Researchers have developed a new method that could help identify people who are at greater risk of developing Alzheimer’s disease before symptoms appear.

Experts suggest this could help speed up the creation of new treatments for the disease.

People with Alzheimer’s experience gradual loss of memory and other cognitive functions.

We developed a genetic predictor of Alzheimer’s disease associated with both clinical diagnosis and age-dependent cognitive decline

Dr Amit Khera, senior author

And while some treatments can ease symptoms, developing treatments that prevent or slow disease progression has been more challenging.

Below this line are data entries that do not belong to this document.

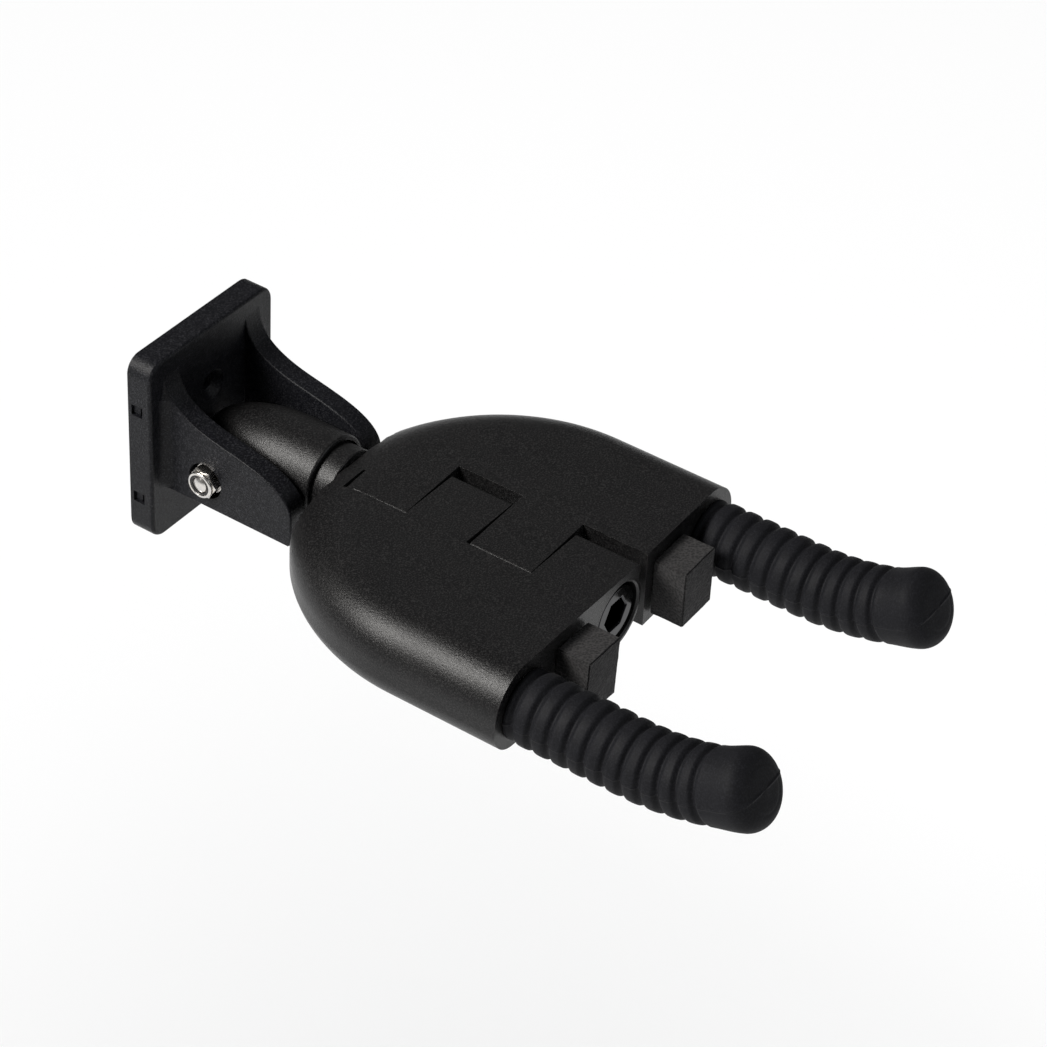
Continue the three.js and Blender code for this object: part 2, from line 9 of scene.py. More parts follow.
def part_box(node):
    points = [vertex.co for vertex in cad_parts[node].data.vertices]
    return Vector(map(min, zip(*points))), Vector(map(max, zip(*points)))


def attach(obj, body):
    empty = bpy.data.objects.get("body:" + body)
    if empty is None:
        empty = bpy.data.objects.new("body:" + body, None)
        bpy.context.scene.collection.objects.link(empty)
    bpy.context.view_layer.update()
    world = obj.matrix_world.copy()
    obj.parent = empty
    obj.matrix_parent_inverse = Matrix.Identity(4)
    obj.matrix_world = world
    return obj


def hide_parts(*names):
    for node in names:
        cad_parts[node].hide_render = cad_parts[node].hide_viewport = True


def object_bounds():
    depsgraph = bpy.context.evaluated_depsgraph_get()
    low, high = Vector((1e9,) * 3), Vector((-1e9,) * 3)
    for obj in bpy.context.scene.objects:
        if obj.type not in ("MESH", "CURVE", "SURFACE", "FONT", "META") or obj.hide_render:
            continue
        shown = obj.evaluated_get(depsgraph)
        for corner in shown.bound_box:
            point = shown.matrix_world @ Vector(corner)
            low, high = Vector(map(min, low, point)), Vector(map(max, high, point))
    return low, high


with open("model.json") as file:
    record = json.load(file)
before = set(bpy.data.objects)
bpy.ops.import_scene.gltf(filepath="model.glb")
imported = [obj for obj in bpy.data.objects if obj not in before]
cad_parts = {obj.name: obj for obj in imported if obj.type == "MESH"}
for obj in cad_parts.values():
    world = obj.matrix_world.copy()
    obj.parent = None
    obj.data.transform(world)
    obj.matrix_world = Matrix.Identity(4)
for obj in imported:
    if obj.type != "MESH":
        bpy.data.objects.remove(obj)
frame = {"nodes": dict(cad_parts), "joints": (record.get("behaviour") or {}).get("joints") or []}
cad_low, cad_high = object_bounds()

MM = 0.001
joints = {joint["name"]: joint for joint in frame["joints"]}


def extent(node):
    """Lowest and highest corner of a CAD node in millimetres."""
    low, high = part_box(node)
    return low / MM, high / MM


PIVOT = Vector(joints["barrel_fold"]["pos_m"]) / MM
AXIS_Z = joints["head_swivel"]["pos_m"][2] / MM
AXIS = (0, 0, AXIS_Z)
GAP = 0.3  # left between neighbouring pieces
PAST = 1.0  # how far a cutting tool goes past the piece it cuts


# --- Mesh tools ------------------------------------------------------------------------------------------


def new_object(name, points, faces):
    mesh = bpy.data.meshes.new(name)
    mesh.from_pydata([tuple(p) for p in points], [], faces)
    mesh.validate()
    piece = bpy.data.objects.new(name, mesh)
    bpy.context.scene.collection.objects.link(piece)
    return piece


def loft(name, rings):
    """A closed solid through a stack of rings with equal numbers of points."""
    count = len(rings[0])
    points = [p for ring in rings for p in ring]
    faces = [tuple(reversed(range(count)))]
    for r in range(len(rings) - 1):
        for i in range(count):
            j = (i + 1) % count
            low, high = r * count, (r + 1) * count
            faces.append((low + i, low + j, high + j, high + i))
    faces.append(tuple(range((len(rings) - 1) * count, len(rings) * count)))
    piece = new_object(name, points, faces)
    outward(piece)
    return piece


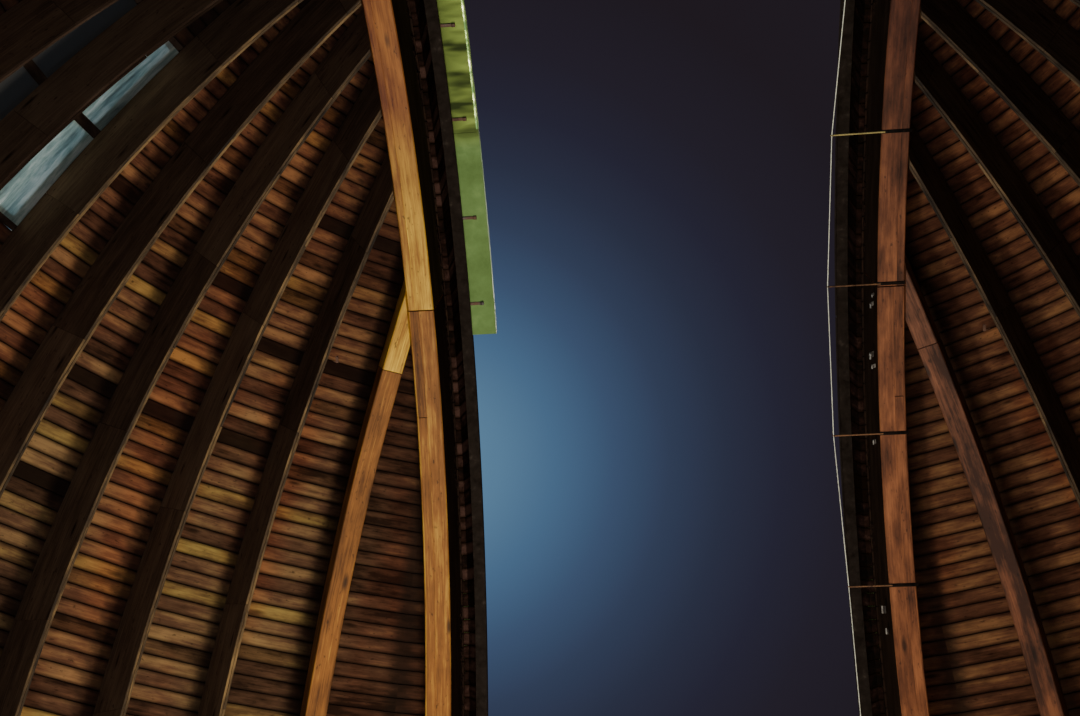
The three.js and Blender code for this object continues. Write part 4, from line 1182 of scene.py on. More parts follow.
def make_leaf(name, low, high, joints, bearers, stations):
    """Returns the lining, the iron parts and the zinc cover of a leaf, each as one mesh."""
    ends = [low, *joints, high]
    lining, ironwork, cover = [], [], []
    for i, (a, b) in enumerate(zip(ends, ends[1:])):
        # every second sheet is set 3.5 mm up and laps 14 mm behind its neighbours
        drop = 0.0 if i % 2 == 0 else 0.0035
        lining.append(arc_bar(name, bar(-LEAF_WIDE + 0.012, -0.006, LEAF_IN + drop, LEAF_IN + drop + 0.0015),
                              a, min(b + 0.19, high), 1.25))
        cover.append(arc_bar(name, bar(-LEAF_WIDE + 0.002, -0.002, 4.366, 4.3685), a, b, 1.25))
    for a in joints:
        cover.append(arc_bar(name, bar(-LEAF_WIDE + 0.004, -0.004, 4.367, 4.3815), a - 0.09, a + 0.09, 0.18))
    # rolled rim of the free edge, edge channel of the far edge and closed ends
    rim = [(-0.006, LEAF_IN), (0.0, LEAF_IN + 0.002), (0.0, 4.3685), (-0.003, 4.3685), (-0.003, LEAF_IN + 0.006),
           (-0.012, LEAF_IN + 0.004), (-0.012, LEAF_IN)]
    lining.append(arc_bar(name, rim, low, high, 1.25))
    cover.append(arc_bar(name, bar(-LEAF_WIDE, -LEAF_WIDE + 0.003, LEAF_IN, 4.3815), low, high, 1.25))
    cover.append(arc_bar(name, bar(-0.003, 0.0, 4.3685, 4.3815), low, high, 1.25))
    for a, b in ((low, low + 0.045), (high - 0.045, high)):
        cover.append(arc_bar(name, bar(-LEAF_WIDE + 0.004, -0.003, LEAF_IN + 0.001, 4.3815), a, b, 0.045))
    for a in bearers:
        bearer = block(name, (-LEAF_WIDE + 0.02, LEAF_IN - 0.006, -0.009), (-0.062, LEAF_IN + 0.001, 0.009), a,
                       eased=0.0015)
        ironwork.append(bearer)
        ironwork.append(block(name, (-0.080, LEAF_IN - 0.014, -0.010), (-0.060, LEAF_IN + 0.001, 0.010), a,
                              eased=0.002))
    for angle, places in stations:
        for x in places:
            hub = RAIL_TOP + 0.0005 + ROLLER_R
            turn = math.radians(angle)
            middle = Vector((x, hub * math.cos(turn), hub * math.sin(turn)))
            along = station(angle)
            wheel = rod(name, middle - along * 0.015, middle + along * 0.015, ROLLER_R, 28)
            ironwork.append(ease(wheel, 0.002))
            ironwork.append(ease(rod(name, middle - along * 0.026, middle + along * 0.026, 0.0045, 14), 0.001))
            for s in (-1, 1):
                ironwork.append(block(name, (x - 0.011, hub - 0.008, s * 0.019 - 0.002),
                                      (x + 0.011, LEAF_IN + 0.010, s * 0.019 + 0.002), angle, eased=0.001))
    cover = number_planks(join(name, cover), 0.3, len(bearers))
    grain_along_slit(cover, (0, 4.37))
    return join(name, lining), join(name, ironwork), cover


HALF = 0.4
upper = make_leaf("upper", 46.07, 104, [62.0, 78.0, 92.0], [48.6, 55.5, 63.3, 70.5, 77.2, 84.0, 91.0, 98.0],
                  [(46.4, [-1.195]), (103, [-1.195, -0.060])])
lower = make_leaf("lower", 3, 45.93, [17.0, 31.0], [6.5, 13.5, 20.5, 27.5, 34.5, 41.5],
                  [(3.8, [-1.195, -0.060]), (45.6, [-1.195])])
for kit, which, side, edge in ((upper, "upper", "left", -0.939), (upper, "upper", "right", 1.085),
                               (lower, "lower", "left", -1.085), (lower, "lower", "right", 1.085)):
    for part, kind, finish, slot in zip(kit, ("lining", "ironwork", "cover"), (leaf_paint, dark_iron, zinc),
                                        ("leaf_sheet", "iron", "zinc_skin")):
        piece = copy_of(part, f"leaf_{which}_{side}_{kind}", mirror=side == "right")
        shift(piece, (edge, 0, 0))
        dress(piece, finish, body=f"{which}_{side}_leaf")
        # painted highlight: above 6.77 m the free edge of the upper left leaf is painted green to near white; on the
        # other leaves the free edge is coated black
        highlit_leaf = (which, side) == ("upper", "left")
        piece.data.materials.append(rim_highlight if highlit_leaf else black_zinc)
        piece.data.materials.append(leaf_paint)
        for polygon in piece.data.polygons:
            highlight_part = polygon.center.z > 6.77 and edge - 0.0125 < polygon.center.x < edge - 0.0005
            if kind != "ironwork" and (highlight_part if highlit_leaf else abs(polygon.center.x - edge) < 0.0125):
                polygon.material_index = 1
            elif kind == "cover" and highlit_leaf and abs(polygon.center.x - edge) < 0.0035:
                polygon.material_index = 2
        if kind == "lining":
            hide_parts(f"leaf_{which}_{side}")
for kit in (upper, lower):
    for part in kit:
        bpy.data.objects.remove(part)

# %% [markdown]
# ## Wire beside the slit
# A thin wire runs up along the right of the slit, stretched over arms of round iron that are screwed to the
# beam with flat straps. The straps lie dark across the lit face of the beam, and the arms end in an eye.

# %% Arms and wire
arm_angles = [50.8 + 12.95 * i for i in range(-3, 4)]


def wire_x(angle):
    return 0.923 + min(0.000075 * (angle - 50.8) ** 2, 0.047)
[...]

Senior author Dr Amit Khera said: “We developed a genetic predictor of Alzheimer’s disease associated with both clinical diagnosis and age-dependent cognitive decline.

“By studying the circulating proteome of healthy individuals with very high versus low inherited risk, our team nominated new biomarkers of neurocognitive disease.”

Some trials looking at potential treatments may have been unsuccessful because they involved patients whose disease was too advanced to be treated, experts suggest.

Better methods to identify people at high risk of developing the condition could aid treatment research.

In the new study Manish Paranjpe of the Broad Institute of MIT and Harvard in the US and colleagues analysed data on 7.1 million common DNA variants – alterations to the standard DNA sequence – from an earlier study that included tens of thousands of people with or without Alzheimer’s.

Using this data they developed a novel method that predicts a person’s risk of Alzheimer’s, depending on which DNA variants the person has.

The method was refined and validated with data from more than 300,000 additional people.

Researchers say their DNA-based method is unlikely to be suitable for doctors to predict a patient’s risk of Alzheimer’s because it may be less accurate for non-European populations.

The findings are published in Plos Genetics.